Copy verbatim the material from its first line to the line that holds "stock and bends", including that line.
--- START ---
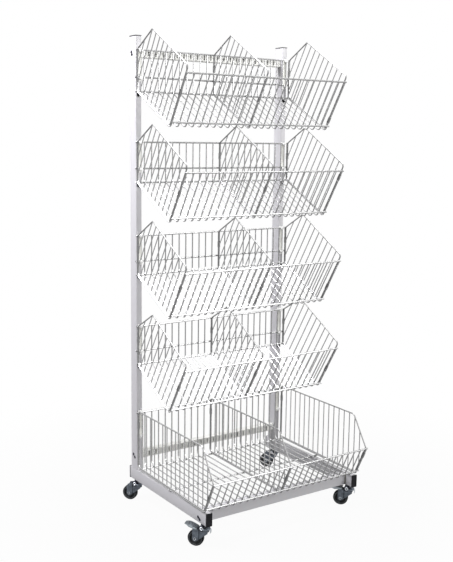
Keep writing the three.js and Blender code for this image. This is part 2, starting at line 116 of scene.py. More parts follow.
class RackWireSizes(bpy.types.PropertyGroup):
    """Wire stock and bends of the baskets and their panels."""

    rib: length("Rib wire", "Thickness of the basket's ribs", 4)
    rail: length("Rail wire", "Thickness of the rails across a basket", 5.5)
    bar: length("Panel bar", "Thickness of the wire round a side panel", 4.5)
    bar_wire: length("Panel wire", "Thickness of the wires across a panel", 3.5)
    play: length("Panel play", "Gap between the ribs and the panels' bars", 0.3)
    weld: length("Weld depth", "How far two welded wires run into each other", 0.6)
    heel_bend: length("Heel bend", "Radius of a rib's bend at the foot of the back", 18)
    toe_bend: length("Toe bend", "Radius of a rib's bend at the foot of the front", 11)
    panel_bend: length("Panel bend", "Bend radius of a panel's bar at the toe", 7)
    tip_bend: length("Tip bend", "Bend radius of a panel's bar at its peak", 6.8)
    end_round: length("Wire end", "How much a cut wire end is rounded", 0.8)
    shortest: length("Shortest wire", "No wire across a panel is shorter", 20)
    clip_length: length("Clip length", "Length of the sheet clips along a panel's edge", 20)
    clip_sheet: length("Clip sheet", "Thickness of the sheet that the clips are folded from", 0.9)
    clip_play: length("Clip play", "Gap between a clip and its wires", 0.1)
    back_clip: length("Back clip", "How far the back clips lie below the panel's top", 46)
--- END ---
* WRITTEN RESPONSE:
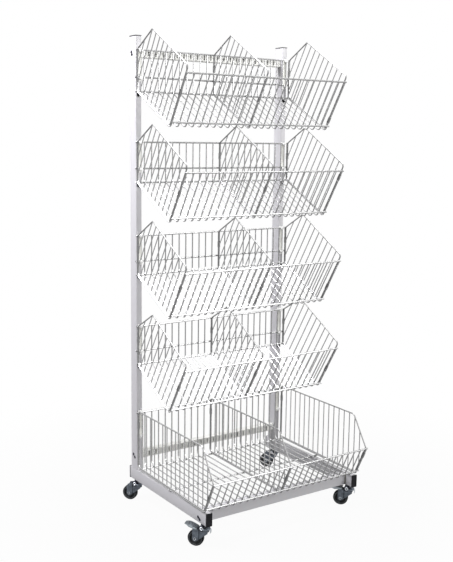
Keep writing the three.js and Blender code for this image. This is part 2, starting at line 116 of scene.py. More parts follow.
class RackWireSizes(bpy.types.PropertyGroup):
    """Wire stock and bends of the baskets and their panels."""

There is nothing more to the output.